The talent war against AI is intensifying, with Web3 projects losing the competitive edge on compensation and equity returns. A decade ago, the equity gap between crypto and tech giants was negligible, but today, the disparity has widened to tens of millions of dollars in potential returns. Fresh graduates recruited by firms like Bitmain and ByteDance at similar salary points now face vastly different outcomes, making the choice of career path clear for the younger generation. Projects on Solana, Ethereum, and emerging AI labs are fishing from the same shrinking talent pool, yet crypto compensation packages remain uncompetitive. Without systematic cultivation through crypto schools, research grants, and long-term mentorship, the pipeline of successors will dry up completely. The industry must move beyond ad-hoc efforts to establish robust institutional frameworks for talent retention.
A critical divergence in behavior between Chinese and U.S. OGs further complicates the recovery outlook. While American veterans like Rune, Hayden, and Juan continue to reinvest their initial wealth into the ecosystem, many Chinese OGs have chosen to cash out and exit, with some pivoting to AI investments. This trend threatens the sustainability of the Asian ecosystem, which is currently facing a survival crisis as entrepreneurs bleed resources to list on exchanges and investors exit en masse. The upcoming AI wave and bearish market conditions are projected to force over 30% staff layoffs across most Web3 companies and institutions. Survival now depends on the ability of legacy stakeholders to reverse this trend by funding new entrepreneurs and providing direct support to distressed teams. The collective responsibility lies with every remaining participant to act as a lighthouse, offering grants, referrals, and honest feedback to keep the industry alive.

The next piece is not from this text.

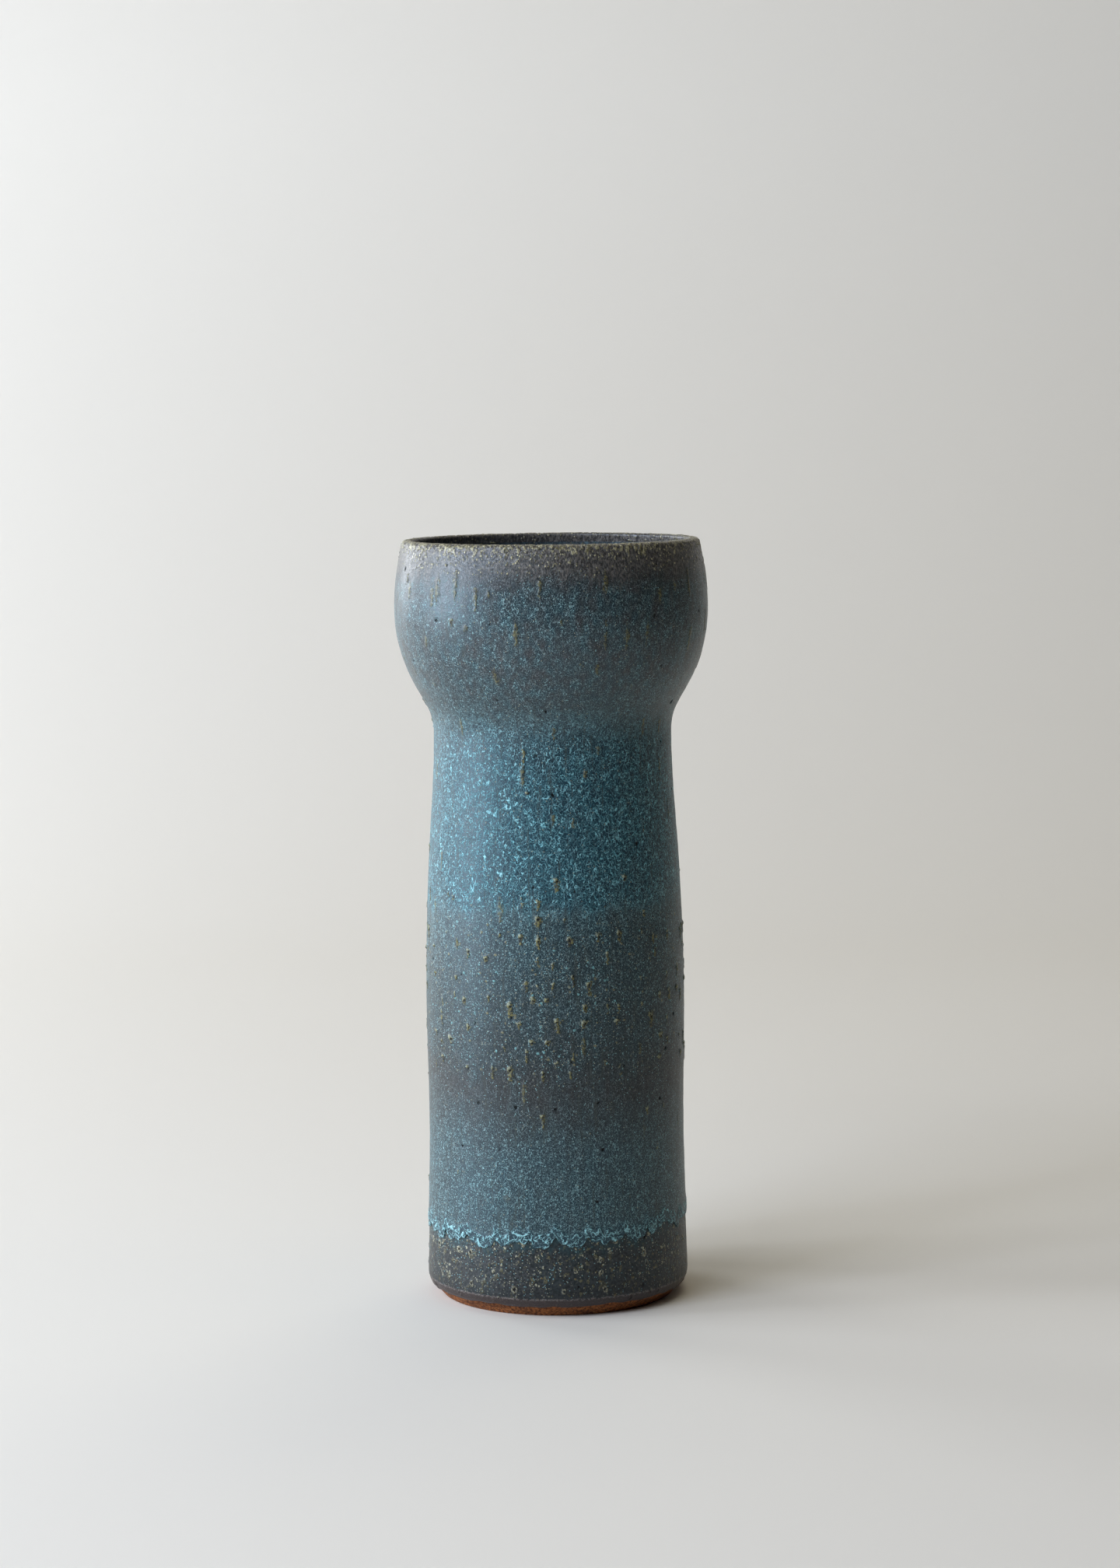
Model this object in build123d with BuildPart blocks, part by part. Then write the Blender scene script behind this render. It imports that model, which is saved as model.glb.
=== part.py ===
"""Wheel-thrown stoneware vase: a tall, faintly waisted shaft that opens into a deep cup-shaped collar.

Millimetres, +Z up, origin at the centre of the face the foot rests on.
The vase is a clay body under four fired coats: a base glaze and a blue glaze outside, a liner inside
and a glaze over the lip. Every piece is a half section turned about Z, and neighbours share their faces.
"""

import os
from collections import namedtuple
from math import asin, cos, degrees, radians, sin

from build123d import *

# Heights above the resting face.
HEIGHT = 260.0
BARE_CLAY_TOP = 4.4
BEVEL_TOP = 5.5
FLOOR_TOP = 9.0
HEM = 25.0
WAIST = 60.0
BELLY = 100.0
TAPER = 160.0
NECK = 195.2
LIP = 257.0

# Radii of the glazed surface at those heights, and of the long arc that closes the cup towards its lip.
Wall = namedtuple("Wall", "foot base waist belly taper neck cup collar_arc")
OUTSIDE = Wall(foot=40.5, base=45.4, waist=43.9, belly=44.4, taper=42.3, neck=40.6, cup=53.5, collar_arc=84.0)
INSIDE = Wall(foot=39.4, base=39.4, waist=39.0, belly=39.7, taper=37.8, neck=35.8, cup=48.9, collar_arc=127.0)

# The flare from neck to cup: a small hollow arc, a straight flank and a large round arc.
FLARE_ANGLE = 30.0
FLARE_ARC = 18.0
CUP_ARC = 54.0

# Thickness of each coat.
BLUE_COAT = 0.35
BASE_COAT = 0.35
COATS = BLUE_COAT + BASE_COAT
LINER_COAT = 0.3
LIP_COAT = 0.5

# Trimming and rounding.
FOOT_ROUND = 0.8
RECESS_RADIUS = 30.0
RECESS_DEPTH = 2.0
CORNER_ROUND = 9.0
HEM_ROUND = 0.25

# Radii of the lip's inner and outer corners.
CLAY_LIP_ROUND = (0.6, 1.8)
GLAZE_LIP_ROUND = (0.9, 2.3)


def filled(wall, inset, bottom=0.0, top=HEIGHT):
    """The half section inside a wall line that is drawn in by inset, between two heights."""
    rise, run = cos(radians(FLARE_ANGLE)), sin(radians(FLARE_ANGLE))
    flank_length = (wall.cup - wall.neck - (FLARE_ARC + CUP_ARC) * (1 - rise)) / run
    cup_height = NECK + (FLARE_ARC + CUP_ARC) * run + flank_length * rise
    collar_turn = degrees(asin((HEIGHT - cup_height) / wall.collar_arc))
    with BuildSketch() as section:
        with BuildLine():
            shaft = Spline(
                (wall.base - inset, BEVEL_TOP),
                (wall.waist - inset, WAIST),
                (wall.belly - inset, BELLY),
                (wall.taper - inset, TAPER),
                (wall.neck - inset, NECK),
                tangents=[(wall.waist - wall.base, WAIST - BEVEL_TOP), (0, 1)],
            )
            flare = JernArc(shaft @ 1, (0, 1), FLARE_ARC, -FLARE_ANGLE)
            flank = Line(flare @ 1, flare @ 1 + (flare % 1) * flank_length)
            cup = JernArc(flank @ 1, flank % 1, CUP_ARC, FLARE_ANGLE)
            collar = JernArc(cup @ 1, (0, 1), wall.collar_arc, collar_turn)
            Polyline(collar @ 1, (0, HEIGHT), (0, 0), (wall.foot - inset, 0), shaft @ 0)
        make_face()
        with Locations((0, bottom)):
            Rectangle(2 * HEIGHT, top - bottom, align=(Align.CENTER, Align.MIN), mode=Mode.INTERSECT)
    return section.sketch


def hollow(inset, floor):
    """The half section of the space inside the vase, with its rounded floor corner."""
    with BuildSketch() as section:
        add(filled(INSIDE, inset, bottom=floor))
        corner = section.vertices().group_by(Axis.Y)[0].sort_by(Axis.X)[-1]
        fillet(corner, CORNER_ROUND)
    return section.sketch


def rounded_lip(section, radii):
    """Rounds the two top corners of the sketch being built, the inner corner first."""
    inner, outer = section.vertices().group_by(Axis.Y)[-1].sort_by(Axis.X)
    fillet(inner, radii[0])
    fillet(outer, radii[1])


def clay_section():
    """Wall, floor, bevelled foot and the shallow recess trimmed under it."""
    with BuildSketch() as section:
        add(filled(OUTSIDE, COATS, top=HEIGHT - LIP_COAT))
        add(hollow(-LINER_COAT, FLOOR_TOP), mode=Mode.SUBTRACT)
        rounded_lip(section, CLAY_LIP_ROUND)
        Rectangle(
            RECESS_RADIUS,
            RECESS_DEPTH,
            align=(Align.MIN, Align.MIN),
            mode=Mode.SUBTRACT,
        )
        foot_edges = section.vertices().group_by(Axis.Y)[0]
        fillet(foot_edges, FOOT_ROUND)
    return section.sketch


def vase_section():
    """The finished, glazed wall with its rounded lip."""
    with BuildSketch() as section:
        add(filled(OUTSIDE, 0))
        add(hollow(0, FLOOR_TOP + LINER_COAT), mode=Mode.SUBTRACT)
        rounded_lip(section, GLAZE_LIP_ROUND)
    return section.sketch


# The thrown and trimmed stoneware, bare on the bevel and under the foot.
with BuildPart() as clay_body:
    with BuildSketch(Plane.XZ):
        add(clay_section())
    revolve(axis=Axis.Z)

# The dark iron glaze next to the clay, from the bevel to the lip.
with BuildPart() as base_glaze:
    with BuildSketch(Plane.XZ):
        add(filled(OUTSIDE, BLUE_COAT, BARE_CLAY_TOP, LIP))
        add(filled(OUTSIDE, COATS), mode=Mode.SUBTRACT)
    revolve(axis=Axis.Z)

# The blue glaze laid over it, from the hem to the lip, with a rounded lower edge.
with BuildPart() as blue_glaze:
    with BuildSketch(Plane.XZ) as blue_section:
        add(filled(OUTSIDE, 0, HEM, LIP))
        add(filled(OUTSIDE, BLUE_COAT), mode=Mode.SUBTRACT)
        fillet(blue_section.vertices().group_by(Axis.Y)[0].sort_by(Axis.X)[-1], HEM_ROUND)
    revolve(axis=Axis.Z)

# The thin glaze that covers the lip and joins the outside coats to the liner.
with BuildPart() as lip_glaze:
    with BuildSketch(Plane.XZ):
        add(vase_section())
        add(clay_section(), mode=Mode.SUBTRACT)
        with Locations((0, LIP)):
            Rectangle(2 * HEIGHT, HEIGHT, align=(Align.CENTER, Align.MIN), mode=Mode.INTERSECT)
    revolve(axis=Axis.Z)

# The liner glaze on the inside wall and the floor.
with BuildPart() as liner_glaze:
    with BuildSketch(Plane.XZ):
        add(hollow(-LINER_COAT, FLOOR_TOP))
        add(hollow(0, FLOOR_TOP + LINER_COAT), mode=Mode.SUBTRACT)
        with Locations((0, LIP)):
            Rectangle(2 * HEIGHT, HEIGHT, align=(Align.CENTER, Align.MIN), mode=Mode.SUBTRACT)
    revolve(axis=Axis.Z)

NODES = {
    "clay_body": clay_body,
    "base_glaze": base_glaze,
    "blue_glaze": blue_glaze,
    "lip_glaze": lip_glaze,
    "liner_glaze": liner_glaze,
}

os.makedirs("parts", exist_ok=True)
for name, node in NODES.items():
    node.part.label = name
    export_step(node.part, f"parts/{name}.step")
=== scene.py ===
"""Looks for the stoneware vase: a lathe-turned mesh with glaze relief for each coat, and the studio.

Blender works in metres. Profiles and glaze recipes are written in millimetres. Every vase mesh carries the
attribute "rest", its own surface in millimetres before any relief. All textures are laid on that, so colour
and relief stay in register and run on from one coat to the next.
"""

from math import cos, pi, radians, sin

import bpy
import numpy as np
from mathutils import Matrix, Vector


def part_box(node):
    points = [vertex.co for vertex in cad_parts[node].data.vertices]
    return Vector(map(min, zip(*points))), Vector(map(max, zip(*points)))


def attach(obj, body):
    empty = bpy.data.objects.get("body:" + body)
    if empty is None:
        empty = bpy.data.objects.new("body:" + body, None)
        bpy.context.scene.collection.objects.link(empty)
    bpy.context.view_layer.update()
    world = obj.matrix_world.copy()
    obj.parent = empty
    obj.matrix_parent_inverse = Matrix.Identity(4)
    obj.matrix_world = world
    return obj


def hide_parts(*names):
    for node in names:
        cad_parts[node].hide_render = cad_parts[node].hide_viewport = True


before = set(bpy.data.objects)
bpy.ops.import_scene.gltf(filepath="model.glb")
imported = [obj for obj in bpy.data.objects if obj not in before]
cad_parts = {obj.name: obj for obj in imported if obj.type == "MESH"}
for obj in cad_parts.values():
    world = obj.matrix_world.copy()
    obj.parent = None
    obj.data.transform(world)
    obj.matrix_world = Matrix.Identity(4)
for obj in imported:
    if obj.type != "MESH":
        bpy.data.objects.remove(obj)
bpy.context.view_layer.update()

MM = 0.001

# ---------------------------------------------------------------------------------------------------
# Profiles, read from the frame, in millimetres
# ---------------------------------------------------------------------------------------------------

# Walls are sampled at this spacing, and smoothed over this many samples.
PROFILE_STEP = 0.25
PROFILE_BLUR = 5

# How squarely a vertex of the CAD mesh has to face outwards or inwards to count as part of that wall.
WALL_FACING = 0.6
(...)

For individual practitioners, the path forward requires a fundamental shift in mindset from speculation to purposeful building. The current sentiment is not one of crisis, which implies a desire to change, but of disappointment, which signals a desire to give up. Maintaining a clear rationale for staying in the industry—rooted in belief, past benefits, and team obligations—is essential to navigating the low-pressure environment. Practitioners must decouple their self-worth from token prices and invest in offline relationships, family, and continuous learning, including AI integration. Woofun AI observes that the industry's future depends on small alliances of 5 to 6 trusted entities working together to fill gaps in education, funding, and talent networks. Self-rescue is the only viable strategy, as waiting for a savior is no longer a sustainable option. The goal is to ensure that the next generation believes building in Web3 holds true professional significance, transforming labor into rightful rewards rather than relying solely on the labor of love.